Reputation: 5347
I have received a pandas dataframe. It is full of unnecessary features that I would like to remove. Right now I am doing the following, which is dirty How could I get this in a more pythonic way?
features_to_include= mydf.columns.tolist()
features_to_include=[f for f in features_to_include if 'stopword1' not in f]
features_to_include=[f for f in features_to_include if 'stopwordN' not in f]
[... other 90 of those]
features_to_include=[f for f in features_to_include if 'password1' in f]

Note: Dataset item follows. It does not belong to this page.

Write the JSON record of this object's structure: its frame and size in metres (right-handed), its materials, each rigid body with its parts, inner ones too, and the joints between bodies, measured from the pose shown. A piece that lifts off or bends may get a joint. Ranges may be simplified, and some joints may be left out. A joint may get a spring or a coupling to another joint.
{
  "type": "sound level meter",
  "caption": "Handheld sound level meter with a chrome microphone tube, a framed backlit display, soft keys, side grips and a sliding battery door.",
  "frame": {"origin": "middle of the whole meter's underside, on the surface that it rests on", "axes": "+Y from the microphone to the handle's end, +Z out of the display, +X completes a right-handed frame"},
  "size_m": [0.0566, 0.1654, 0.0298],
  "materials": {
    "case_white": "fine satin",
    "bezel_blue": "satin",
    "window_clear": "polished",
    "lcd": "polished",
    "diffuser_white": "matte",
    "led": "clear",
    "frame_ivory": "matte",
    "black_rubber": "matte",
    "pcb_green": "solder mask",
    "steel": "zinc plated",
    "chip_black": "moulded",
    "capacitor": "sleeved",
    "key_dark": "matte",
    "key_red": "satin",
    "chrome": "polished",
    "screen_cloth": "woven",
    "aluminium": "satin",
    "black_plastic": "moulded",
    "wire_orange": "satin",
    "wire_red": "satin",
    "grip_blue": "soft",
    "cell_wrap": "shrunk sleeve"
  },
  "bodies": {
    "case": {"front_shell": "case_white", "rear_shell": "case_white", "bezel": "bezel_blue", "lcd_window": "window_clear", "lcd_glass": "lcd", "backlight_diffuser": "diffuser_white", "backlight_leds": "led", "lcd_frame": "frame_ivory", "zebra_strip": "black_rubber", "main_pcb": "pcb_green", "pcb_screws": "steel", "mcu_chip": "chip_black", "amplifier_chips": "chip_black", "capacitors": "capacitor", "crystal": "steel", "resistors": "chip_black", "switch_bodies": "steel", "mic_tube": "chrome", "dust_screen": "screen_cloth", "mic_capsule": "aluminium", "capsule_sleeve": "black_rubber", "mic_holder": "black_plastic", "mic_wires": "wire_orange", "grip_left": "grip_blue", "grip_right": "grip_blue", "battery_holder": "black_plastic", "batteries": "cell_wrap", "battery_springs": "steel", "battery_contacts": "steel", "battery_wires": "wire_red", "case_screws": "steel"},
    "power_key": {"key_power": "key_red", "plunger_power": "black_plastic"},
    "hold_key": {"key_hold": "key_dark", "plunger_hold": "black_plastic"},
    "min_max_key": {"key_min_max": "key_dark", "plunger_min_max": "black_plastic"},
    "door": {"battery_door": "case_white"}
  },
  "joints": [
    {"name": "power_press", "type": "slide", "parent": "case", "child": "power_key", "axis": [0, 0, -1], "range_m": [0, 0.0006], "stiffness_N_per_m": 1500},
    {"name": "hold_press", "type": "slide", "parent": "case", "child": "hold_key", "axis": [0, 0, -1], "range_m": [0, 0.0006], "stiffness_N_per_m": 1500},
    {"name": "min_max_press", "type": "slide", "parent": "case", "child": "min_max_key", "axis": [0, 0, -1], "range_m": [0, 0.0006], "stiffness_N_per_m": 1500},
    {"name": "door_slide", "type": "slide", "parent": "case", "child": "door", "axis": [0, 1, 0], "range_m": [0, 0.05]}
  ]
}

features_to_include=[f for f in features_to_include if 'passwordN' in f]
[... other 90 of those]
EDIT:'stopword1' and 'password1' are not in X.columns
an example name of a X.columns
could be: feature99_stopword1
Upvotes: 1
Views: 103
Reputation: 13255
You can try using filter
:
df.filter(regex='password|stopword1', axis=1)
Or if we have a list:
cols = ['password','passwordN','stopword1','stopwordN']

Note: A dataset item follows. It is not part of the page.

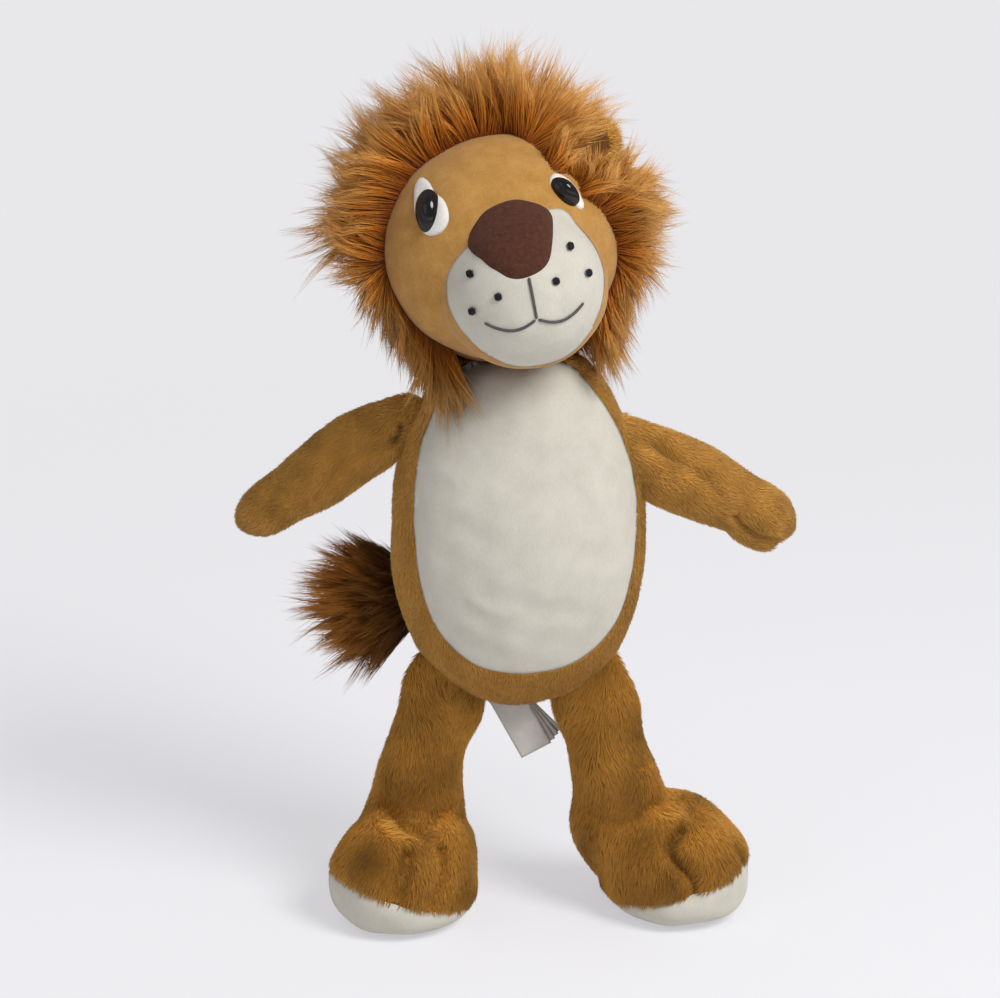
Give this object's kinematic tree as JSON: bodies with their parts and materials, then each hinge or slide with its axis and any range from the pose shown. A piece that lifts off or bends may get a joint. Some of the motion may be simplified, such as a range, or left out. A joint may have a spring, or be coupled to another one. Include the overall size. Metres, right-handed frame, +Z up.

mydf.filter(regex='|'.join(cols), axis=1)
Upvotes: 1
Reputation: 863226
I think need str.contains
:
L = ['stopword1','stopwordN','password1', 'passwordN']

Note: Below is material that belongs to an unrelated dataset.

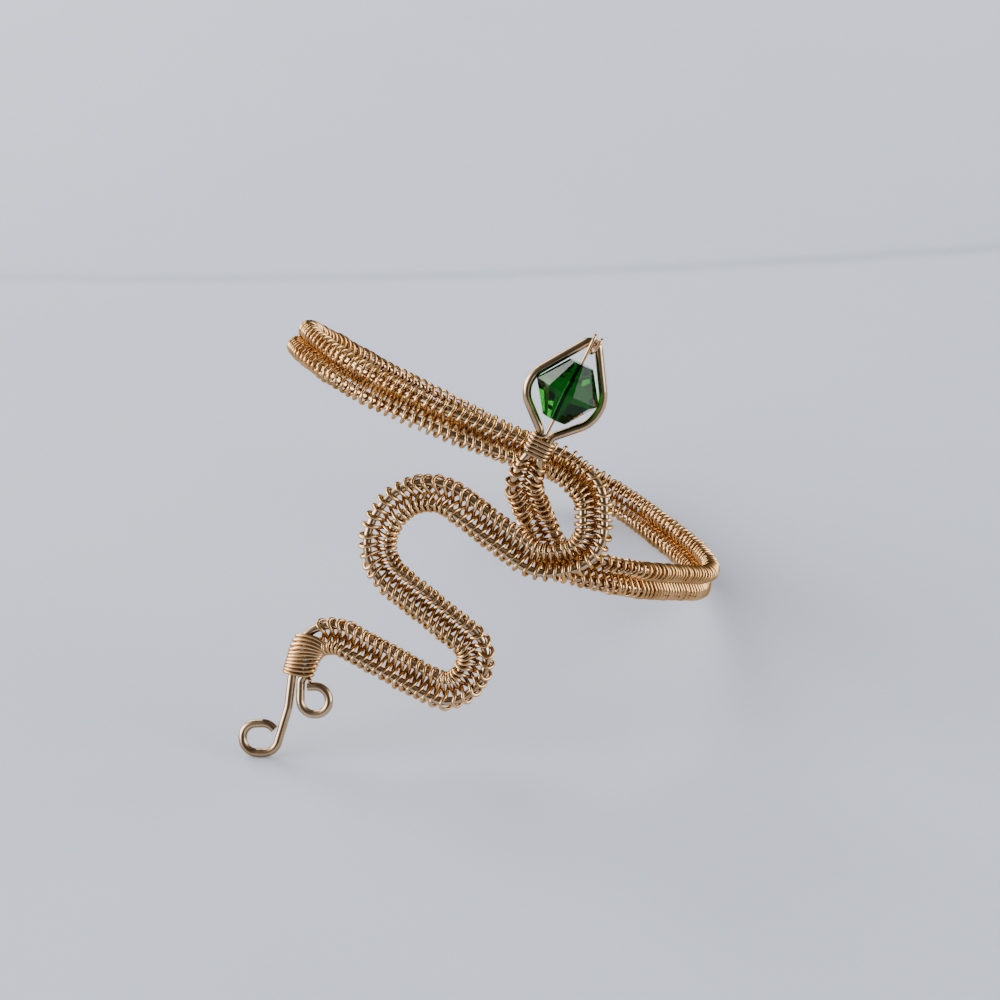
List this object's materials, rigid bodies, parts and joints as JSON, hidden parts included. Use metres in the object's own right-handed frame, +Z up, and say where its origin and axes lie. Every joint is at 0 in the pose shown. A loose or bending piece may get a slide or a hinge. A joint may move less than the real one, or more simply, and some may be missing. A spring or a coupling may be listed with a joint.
{
  "type": "snake bracelet",
  "caption": "Snake-shaped wire bracelet with a woven band, curled tail ends, a small loop at the neck and a faceted bead held in a teardrop wire frame as its head.",
  "frame": {"origin": "middle of the bounding box on the table that the bracelet lies on", "axes": "+Z up; +Y away from the viewer across the ring, the longest extent; +X to the viewer's right. The arm's axis leans through the ring along (0.510, 0.276, 0.815)"},
  "size_m": [0.059, 0.0686, 0.0469],
  "materials": {
    "core_wire": "polished light gold wire",
    "weave": "fine polished light gold wire, woven",
    "bead": "polished, dark green, faceted",
    "bead_wire": "fine polished light gold wire"
  },
  "bodies": {
    "root": {"core_wire": "core_wire", "woven_band": "weave", "bead": "bead", "bead_wire": "bead_wire"}
  },
  "joints": []
}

#thanks roganjosh for suggestion
L = set(['stopword1','stopwordN','password1', 'passwordN'])
mydf = mydf.loc[:, mydf.columns.str.contains('|'.join(L))]
Sample:
mydf = pd.DataFrame({'feature99_stopword1':list('abcdef'),
'feature99_stopword':[4,5,4,5,5,4],
'C':[7,8,9,4,2,3],
'd_stopword1':[1,3,5,7,1,0],
'password1':[5,3,6,9,2,4],
'F':list('aaabbb')})
print (mydf)
feature99_stopword1 feature99_stopword C d_stopword1 password1 F
0 a 4 7 1 5 a
1 b 5 8 3 3 a
2 c 4 9 5 6 a
3 d 5 4 7 9 b
4 e 5 2 1 2 b
5 f 4 3 0 4 b
L = ['stopword1','stopwordN','password1', 'passwordN']
mydf = mydf.loc[:, mydf.columns.str.contains('|'.join(L))]
print (mydf)
feature99_stopword1 d_stopword1 password1
0 a 1 5
1 b 3 3
2 c 5 6
3 d 7 9
4 e 1 2
5 f 0 4
Upvotes: 2